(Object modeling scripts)

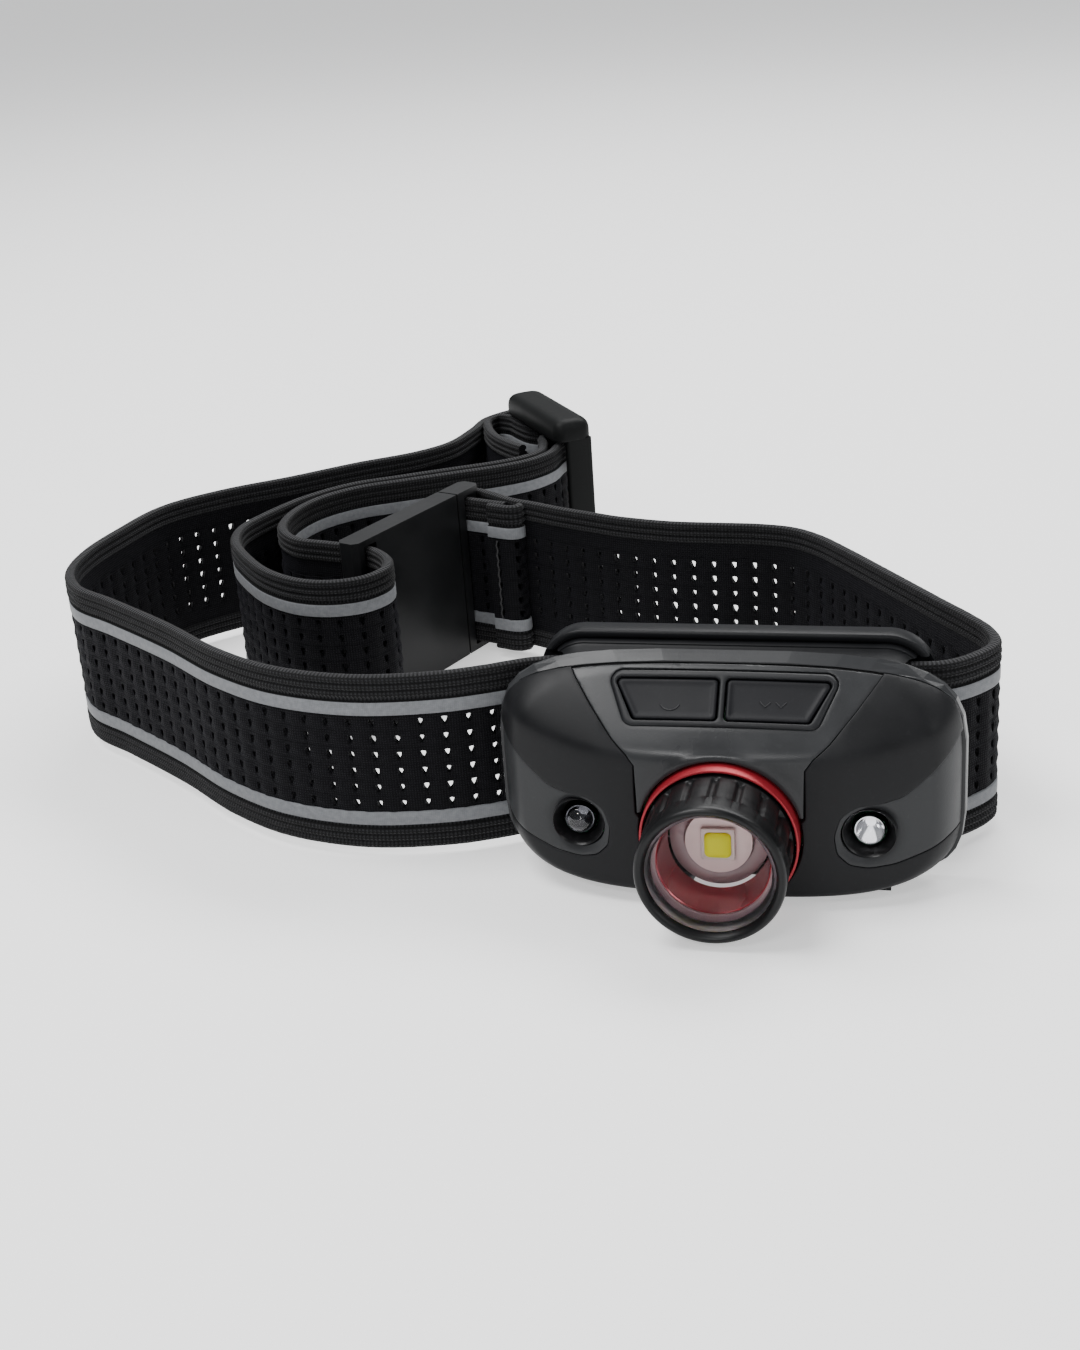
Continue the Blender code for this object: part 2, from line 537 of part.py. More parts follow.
housing_rear = outline_prism("housing_rear", 0.0, REAR_FRONT, REAR_BACK,
                             material("rear_grey", SHELL_GREY, 0.45))
combine(housing_rear, dome_form("rear_form", -0.02, 0.0), "INTERSECT")
knuckle = disc("knuckle", KNUCKLE_R, -KNUCKLE_HALF_W, KNUCKLE_HALF_W, centre=TILT_CENTRE,
               axis="x", segments=24, cutter=True)
combine(housing_rear, knuckle, "UNION")
combine(housing_rear, prism("knuckle_web", rectangle(HEAD_Y - 1.2, HEAD_Y + TILT_Y,
                                                     TILT_Z - 2.0, TILT_Z + 2.0),
                            "x", -KNUCKLE_HALF_W, KNUCKLE_HALF_W, cutter=True), "UNION")
combine(housing_rear, outline_prism("rear_cavity", 1.5, REAR_FRONT - 2, REAR_FLOOR, cutter=True))
for side in (-1, 1):
    combine(housing_rear, disc(f"lug_pocket_{side}", KNUCKLE_R + 0.5, KNUCKLE_HALF_W * side,
                               (LUG_X1 + 0.4) * side, centre=TILT_CENTRE, axis="x",
                               segments=24, cutter=True))
combine(housing_rear, disc("knuckle_bore", BORE_R, -20, 20, centre=TILT_CENTRE, axis="x",
                           segments=24, cutter=True))
screw_steel = material("screw_steel", (0.35, 0.35, 0.36), 0.35, 1.0)
screws = []
for i, (sx, sz) in enumerate(screw_sites):
    combine(housing_rear, disc(f"screw_hole_{i}", 1.1, -5.0, 2.0, segments=16,
                               centre=(sx, HEAD_Y, sz), cutter=True))
    combine(housing_rear, disc(f"screw_sink_{i}", 1.9, -1.2, 2.0, segments=20,
                               centre=(sx, HEAD_Y, sz), cutter=True))
    screws.append(turned(f"screw_{i + 1}", [(0.001, -5.3), (0.8, -5.3), (0.8, -0.9),
                                            (1.5, -0.9), (1.5, -0.55), (0.6, -0.55),
                                            (0.6, -0.75), (0.001, -0.75)],
                         screw_steel, 12, centre=(sx, HEAD_Y, sz)))

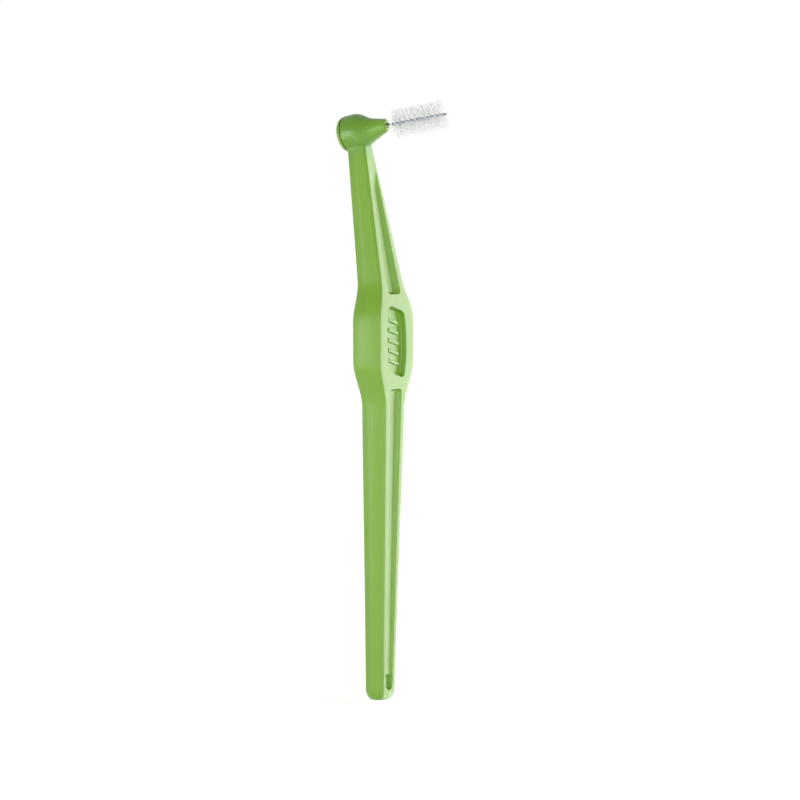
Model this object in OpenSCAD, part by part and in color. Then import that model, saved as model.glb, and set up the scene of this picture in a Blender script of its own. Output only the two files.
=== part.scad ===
// Angled interdental brush with a long flat handle.
// The handle stands on its rounded end, +Z runs up to the head and the brush points along +X.

/* [Shaft] */
// Length of the tapered shaft, from the rounded end up to the grip pad
shaft_len = 72.8; // [50:0.1:110]
// Width of the shaft at its rounded end
end_w = 6.8; // [6:0.1:9]
// Thickness of the shaft at its rounded end
end_t = 5; // [4.4:0.1:7]
// Height over which the end rounds off
end_round = 2.9; // [1.6:0.1:5]
// Width of the shaft where the grip pad starts
shaft_w = 10.8; // [9:0.1:14]
// Thickness of the shaft where the grip pad starts
shaft_t = 6.75; // [5.8:0.05:8]
// How far forward of the end the shaft's centre line lies at the grip pad
shaft_set = 1; // [0:0.1:3]

/* [Grip pad] */
// Width of the grip pad
pad_w = 17.7; // [15:0.1:24]
// Thickness of the grip pad
pad_t = 7.8; // [7:0.1:11]
// Length of the flank that widens from the shaft to the pad
foot_len = 11.2; // [8:0.1:18]
// Length of the pad's straight stretch
pad_len = 9.3; // [6:0.1:20]
// Length of the flank that narrows from the pad to the neck
shoulder_len = 10.2; // [7:0.1:18]

/* [Neck] */
// Height from the end of the upper flank to the axis of the head
neck_len = 36.8; // [28:0.1:60]
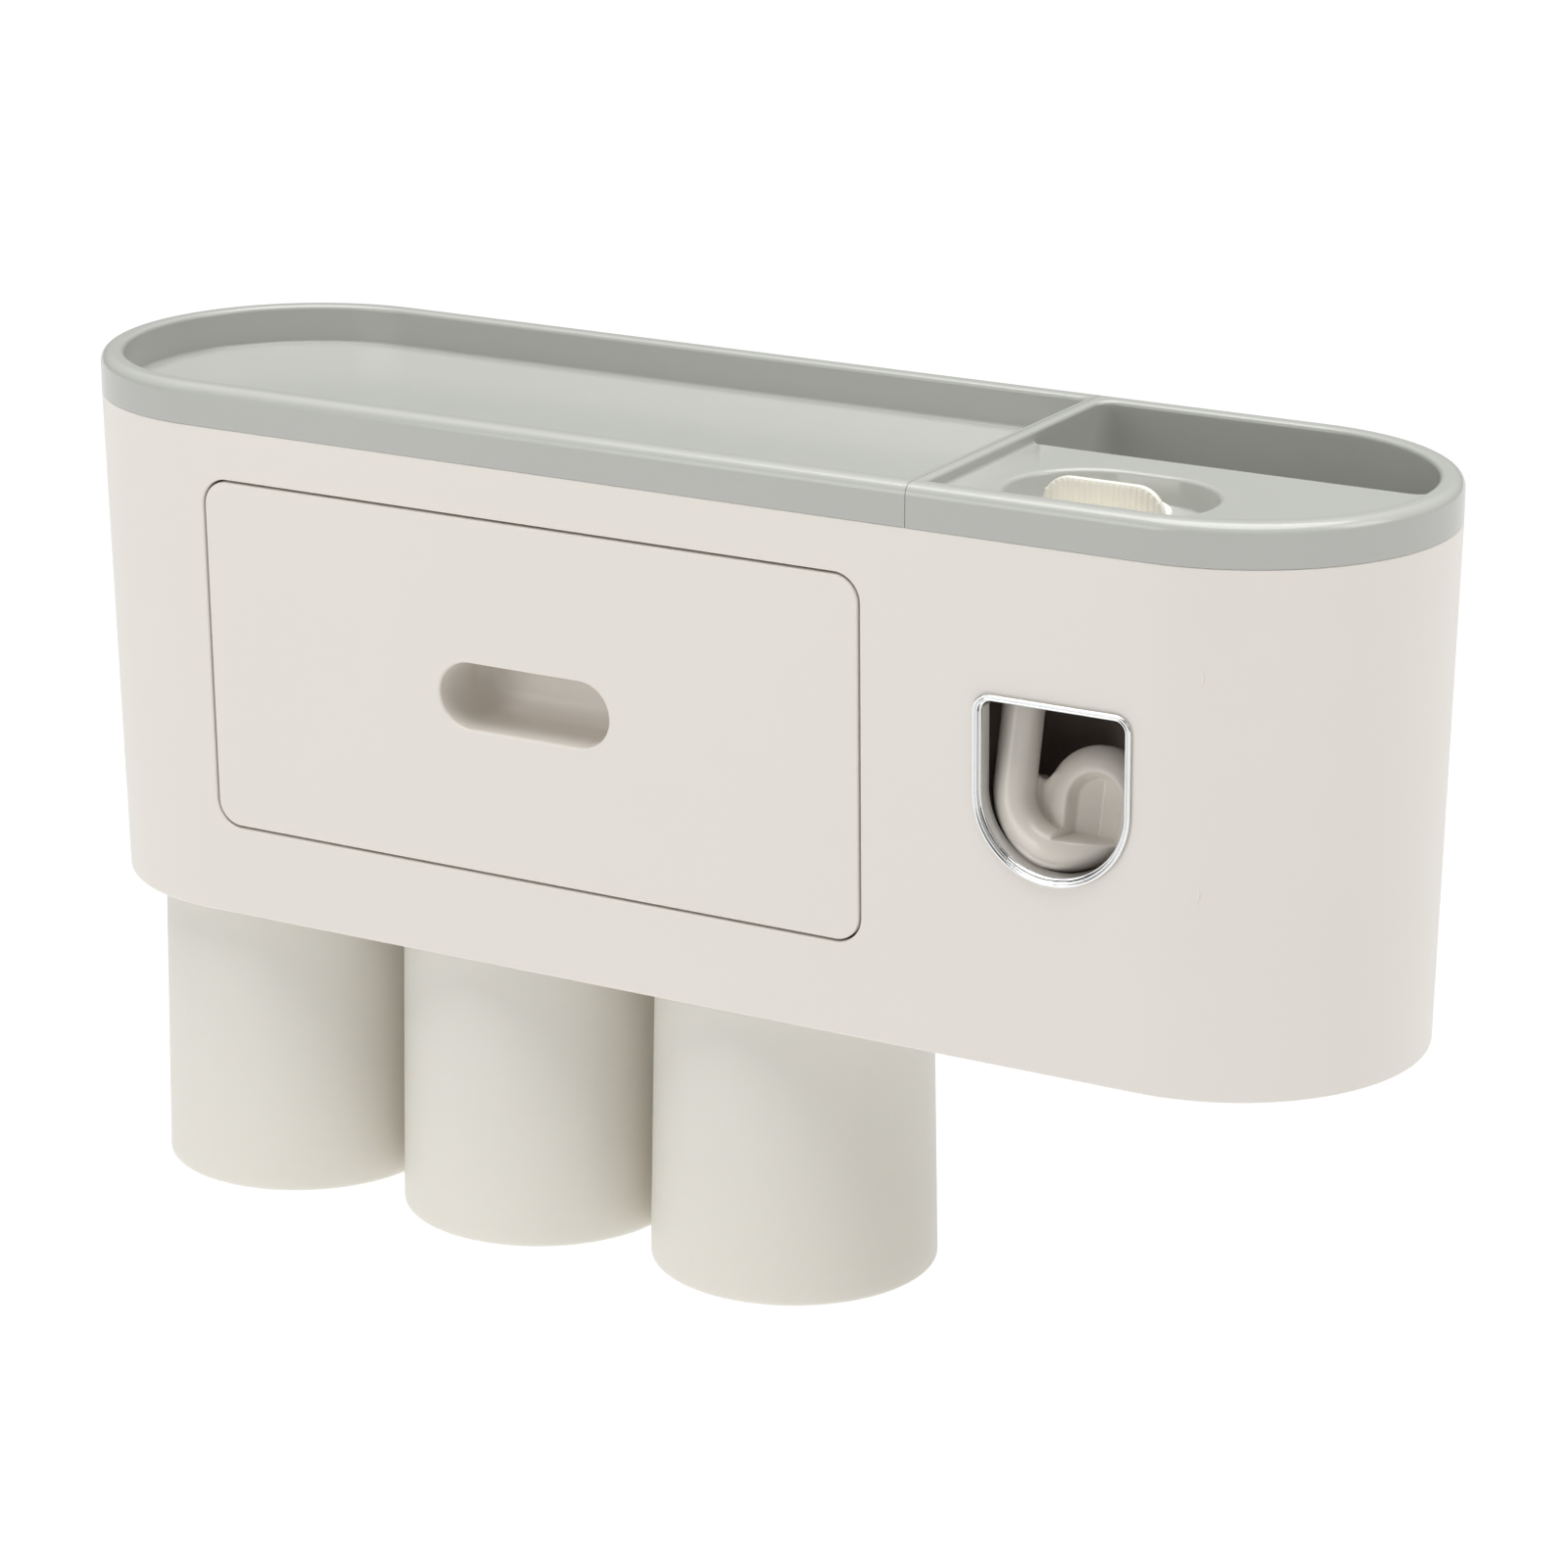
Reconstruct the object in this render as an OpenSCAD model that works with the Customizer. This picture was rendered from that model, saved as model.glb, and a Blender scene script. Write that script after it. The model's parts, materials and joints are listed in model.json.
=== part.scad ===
// Wall-mounted toothbrush holder with a toothpaste dispenser, a drawer, two trays
// and three cups that hang mouth down. X runs along the wall to the right, the
// front looks towards -Y, Z is up. The origin lies on the wall, midway between
// the screw holes of the two wall brackets.

/* [Body] */
// Length along the wall
body_l = 340; // [334:1:380]
// Depth from the wall to the front, at the top
body_d = 96; // [94:1:110]
// Height of the white shell
body_h = 118.9; // [116:0.1:130]
// Draft of the outside, narrower at the bottom, in degrees
draft = 1.06; // [0.2:0.02:1.6]
// Thickness of the shell's wall
wall = 2.2; // [1.8:0.1:2.6]
// Height of the skirt below the bottom plate
skirt_h = 8; // [6:0.5:12]
// Thickness of the bottom plate
plate_t = 2.2; // [1.8:0.1:3]
// Height of the wall screws above the bottom edge
mount_z = 60; // [56:1:64]

/* [Trays] */
// Height of the grey rim above the shell
rim_h = 9.5; // [8.5:0.1:12]
// Width of the rim, with its rounded edges
rim_w = 5.5; // [5:0.1:7]
// Radius of the rim's upper edges
edge_r = 2; // [1:0.1:2.2]
// Depth of the left tray below the rim
tray_depth = 9.3; // [6:0.1:9.4]
// Depth of the right platform below the rim
platform_depth = 3; // [2.9:0.1:3.4]
// Depth of the platform in front of the pocket, from the body's front
platform_d = 56.5; // [56:0.5:62]
// Height of the pocket's underside above the bracket's recess
pocket_clear = 0.4; // [0.3:0.1:12]
// Radius of the pocket's upright corners
pocket_corner_r = 4.5; // [3:0.5:6]
// Thickness of the tray floors and walls
tray_t = 2; // [1.6:0.1:2.2]
// Width of the well in the platform
well_w = 47; // [44:0.5:50]
// Front-to-back size of the well
well_d = 37; // [34:0.5:38]
// Depth of the well below the platform
well_depth = 6.2; // [5:0.1:7]
// Distance from the body's front to the well's middle
well_inset = 25.5; // [25:0.5:26]
// Distance from the seam of the trays to the dispenser's middle
seam_offset = 35.3; // [34:0.1:36]

/* [Drawer] */
// Distance from the body's left end to the drawer front
drawer_inset = 52.45; // [50:0.05:70]
// Distance from the drawer front to the dispenser's middle
drawer_to_dispenser = 46.95; // [46:0.05:60]
// Height of the drawer front's lower edge
drawer_low = 22.5; // [22:0.1:30]
// Distance from the drawer front to the shell's upper edge
drawer_top_gap = 12.6; // [12:0.1:20]
// Corner radius of the drawer front
drawer_corner_r = 6; // [3:0.5:10]
// Gap round the drawer front
drawer_gap = 0.5; // [0.4:0.1:0.8]
// Space behind the drawer box
box_back_gap = 10.6; // [8:0.1:20]
// Wall of the drawer box
box_t = 1.8; // [1.4:0.1:2.4]
// Width of the finger pull
pull_w = 45; // [30:1:60]
// Height of the finger pull
pull_h = 15.7; // [13:0.1:20]
// Depth of the finger pull
pull_depth = 20; // [12:1:24]

/* [Dispenser] */
// Distance from the right end to the dispenser's middle
dispenser_inset = 68.6; // [66:0.1:70]
// Width of the window, over its trim
window_w = 37.6; // [36:0.1:38.5]
// Distance from the shell's upper edge down to the window's lower arc centre
window_drop = 56.1; // [55:0.1:57.5]
// Height of the window's top above that centre
window_top = 22.2; // [20:0.1:23]
// Radius of the window's upper corners, over its trim
window_corner_r = 4; // [3:0.1:6]
// Width of the trim's face
trim_w = 1.85; // [1.5:0.05:2.2]
// How far the trim stands proud
trim_proud = 0.9; // [0.6:0.1:1.4]
// Width of the lever's limbs
limb_w = 9.5; // [8.5:0.1:10]
// Thickness of the lever's limbs
limb_t = 7; // [6:0.1:7]
// Lean of the lever at rest, in degrees
lever_lean = 12.3; // [10:0.1:13]
// Outer radius of the lever's bend
bend_r = 17.5; // [17:0.1:18.2]
// Distance from the shell's upper edge down to the lever's pivot
pivot_drop = 28.9; // [28.5:0.1:30]
// Distance of the pivot behind the shell's front, at the top
pivot_back = 17.5; // [17:0.1:18]
// Length of the arms that lift the plunger
arm_l = 25; // [24:0.1:25.5]
// Radius of the pump's cylinder
pump_r = 5.5; // [5:0.1:5.8]

/* [Inlet plug] */
// Width of the ribbed fin
fin_w = 28.7; // [24:0.1:30]
// Height of the fin above the well's floor
fin_h = 9; // [7:0.1:10]
// Thickness of the fin
fin_t = 2.6; // [2:0.1:4]
// Radius of the fin's upper corners
fin_corner_r = 6.5; // [4:0.1:7]
// Number of ribs on the fin
rib_count = 13; // [8:1:16]
// Radius of the plug's flange
flange_r = 13.9; // [12:0.1:15]
// Thickness of the plug's flange
flange_t = 2.6; // [2:0.1:3.2]

/* [Cups] */
// Height of a cup
cup_h = 80; // [70:1:100]
// How much narrower a cup's radius is at its base
cup_taper = 1.6; // [0.5:0.1:3]
// Wall of a cup
cup_t = 1.8; // [1.4:0.1:2.4]
// Gap between cups
cup_gap = 2; // [1:0.5:6]
// Distance from the body's left end to the first cup
cup_inset = 14.25; // [13:0.25:20]
// Distance from the body's front to the cups
cup_front_gap = 5.75; // [5:0.25:8]
// Distance from the last cup to the dispenser's middle
cup_to_dispenser = 50.65; // [48:0.05:60]
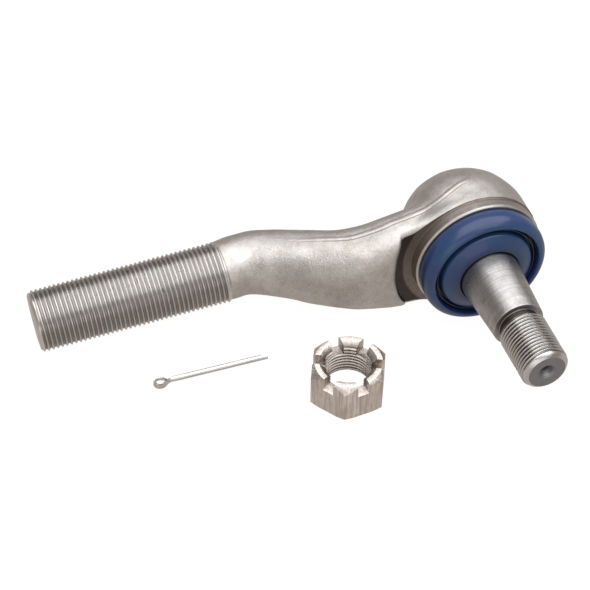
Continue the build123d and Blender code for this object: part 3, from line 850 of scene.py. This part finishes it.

**Short problem:** Copy all lines from the material that hold "scene".

**Output:**
Model this object in OpenSCAD, part by part and in color. Then import that model, saved as model.glb, and set up the scene of this picture in a Blender script of its own. Output only the two files.
Reconstruct the object in this render as an OpenSCAD model that works with the Customizer. This picture was rendered from that model, saved as model.glb, and a Blender scene script. Write that script after it. The model's parts, materials and joints are listed in model.json.
Continue the build123d and Blender code for this object: part 3, from line 850 of scene.py. This part finishes it.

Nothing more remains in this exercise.